• _SET TASK_
Every line from the beginning of the records below up to the one holding "cork_edge = 1.2" should be quoted exactly; leave out the rest.

---- GIVEN RECORDS

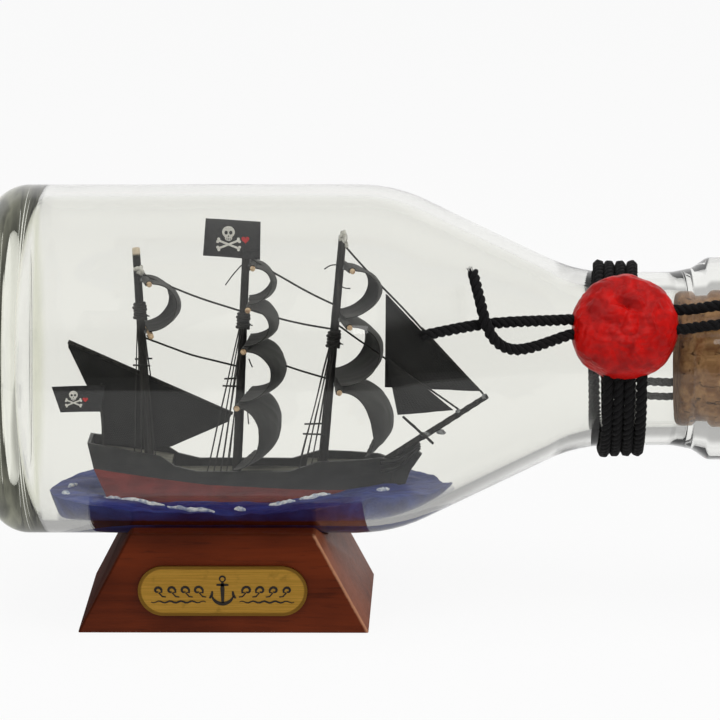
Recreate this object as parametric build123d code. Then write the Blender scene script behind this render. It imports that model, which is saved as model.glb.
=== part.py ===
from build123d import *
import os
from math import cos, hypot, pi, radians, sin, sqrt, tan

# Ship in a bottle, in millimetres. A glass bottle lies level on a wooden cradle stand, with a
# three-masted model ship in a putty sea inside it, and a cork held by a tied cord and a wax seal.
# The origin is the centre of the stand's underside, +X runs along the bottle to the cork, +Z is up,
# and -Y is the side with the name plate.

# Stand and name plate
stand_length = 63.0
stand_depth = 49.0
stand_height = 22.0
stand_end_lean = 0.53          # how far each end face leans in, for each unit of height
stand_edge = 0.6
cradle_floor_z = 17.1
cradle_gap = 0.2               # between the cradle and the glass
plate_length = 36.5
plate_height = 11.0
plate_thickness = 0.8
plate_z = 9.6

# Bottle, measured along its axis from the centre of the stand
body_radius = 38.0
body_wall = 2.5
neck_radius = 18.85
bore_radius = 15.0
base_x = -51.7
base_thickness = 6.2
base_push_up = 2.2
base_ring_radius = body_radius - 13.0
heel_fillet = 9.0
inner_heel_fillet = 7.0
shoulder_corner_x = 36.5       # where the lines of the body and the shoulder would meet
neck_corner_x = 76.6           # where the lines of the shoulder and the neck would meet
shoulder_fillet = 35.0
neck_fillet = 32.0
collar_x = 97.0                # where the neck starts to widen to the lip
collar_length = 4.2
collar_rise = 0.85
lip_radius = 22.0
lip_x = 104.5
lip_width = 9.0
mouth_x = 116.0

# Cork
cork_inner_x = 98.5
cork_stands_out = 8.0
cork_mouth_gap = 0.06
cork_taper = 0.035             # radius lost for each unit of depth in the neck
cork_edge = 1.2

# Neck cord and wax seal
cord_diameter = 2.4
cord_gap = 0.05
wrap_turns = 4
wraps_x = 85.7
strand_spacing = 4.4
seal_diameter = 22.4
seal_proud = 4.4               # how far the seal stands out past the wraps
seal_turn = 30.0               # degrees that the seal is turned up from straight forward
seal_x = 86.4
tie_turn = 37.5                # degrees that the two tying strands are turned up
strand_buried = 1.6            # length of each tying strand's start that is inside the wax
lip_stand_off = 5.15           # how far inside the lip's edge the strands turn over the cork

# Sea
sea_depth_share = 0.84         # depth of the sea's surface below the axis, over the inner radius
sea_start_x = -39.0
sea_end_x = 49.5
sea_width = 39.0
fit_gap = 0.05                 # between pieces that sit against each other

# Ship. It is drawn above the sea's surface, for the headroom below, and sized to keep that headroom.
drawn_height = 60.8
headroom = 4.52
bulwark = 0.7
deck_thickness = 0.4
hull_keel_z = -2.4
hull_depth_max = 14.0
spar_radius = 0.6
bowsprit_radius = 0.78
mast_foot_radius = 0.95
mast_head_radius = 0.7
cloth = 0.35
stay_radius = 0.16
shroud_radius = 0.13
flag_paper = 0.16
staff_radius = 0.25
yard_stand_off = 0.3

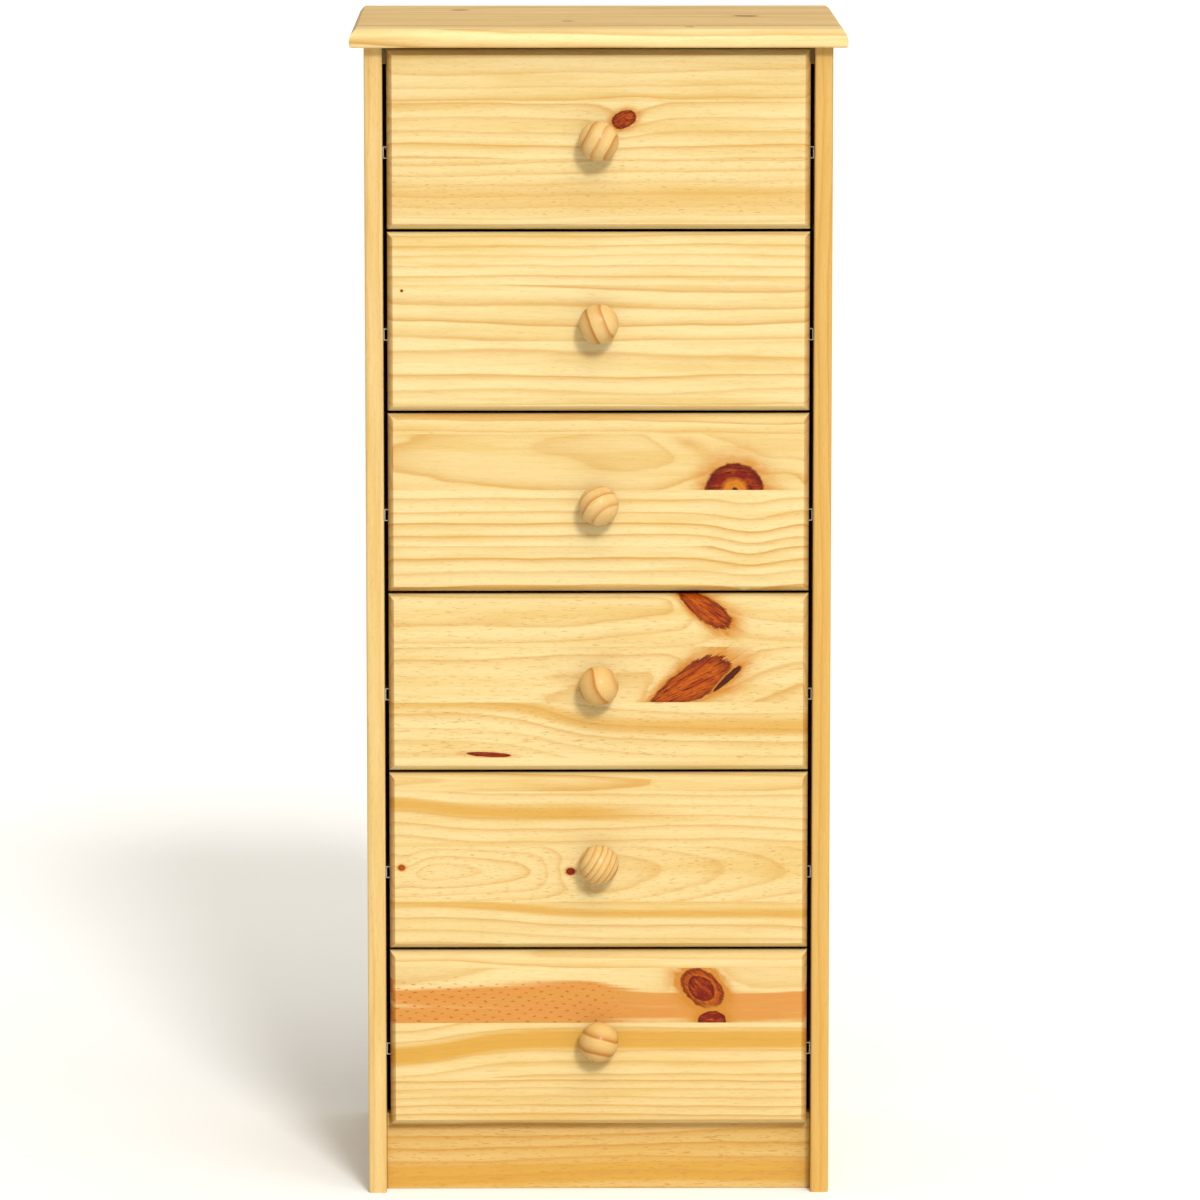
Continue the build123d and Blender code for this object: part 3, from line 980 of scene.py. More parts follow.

--------

• _OUTPUT_
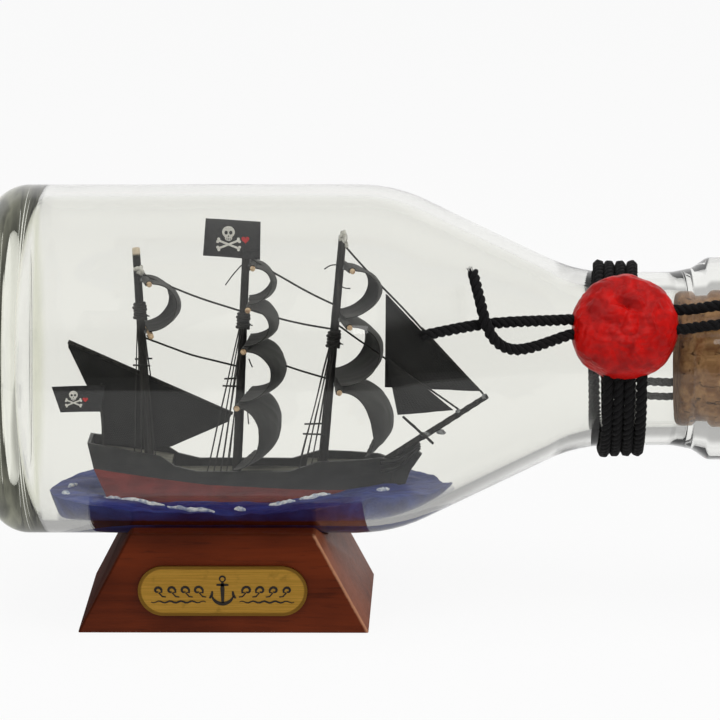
Recreate this object as parametric build123d code. Then write the Blender scene script behind this render. It imports that model, which is saved as model.glb.
=== part.py ===
from build123d import *
import os
from math import cos, hypot, pi, radians, sin, sqrt, tan

# Ship in a bottle, in millimetres. A glass bottle lies level on a wooden cradle stand, with a
# three-masted model ship in a putty sea inside it, and a cork held by a tied cord and a wax seal.
# The origin is the centre of the stand's underside, +X runs along the bottle to the cork, +Z is up,
# and -Y is the side with the name plate.

# Stand and name plate
stand_length = 63.0
stand_depth = 49.0
stand_height = 22.0
stand_end_lean = 0.53          # how far each end face leans in, for each unit of height
stand_edge = 0.6
cradle_floor_z = 17.1
cradle_gap = 0.2               # between the cradle and the glass
plate_length = 36.5
plate_height = 11.0
plate_thickness = 0.8
plate_z = 9.6

# Bottle, measured along its axis from the centre of the stand
body_radius = 38.0
body_wall = 2.5
neck_radius = 18.85
bore_radius = 15.0
base_x = -51.7
base_thickness = 6.2
base_push_up = 2.2
base_ring_radius = body_radius - 13.0
heel_fillet = 9.0
inner_heel_fillet = 7.0
shoulder_corner_x = 36.5       # where the lines of the body and the shoulder would meet
neck_corner_x = 76.6           # where the lines of the shoulder and the neck would meet
shoulder_fillet = 35.0
neck_fillet = 32.0
collar_x = 97.0                # where the neck starts to widen to the lip
collar_length = 4.2
collar_rise = 0.85
lip_radius = 22.0
lip_x = 104.5
lip_width = 9.0
mouth_x = 116.0

# Cork
cork_inner_x = 98.5
cork_stands_out = 8.0
cork_mouth_gap = 0.06
cork_taper = 0.035             # radius lost for each unit of depth in the neck
cork_edge = 1.2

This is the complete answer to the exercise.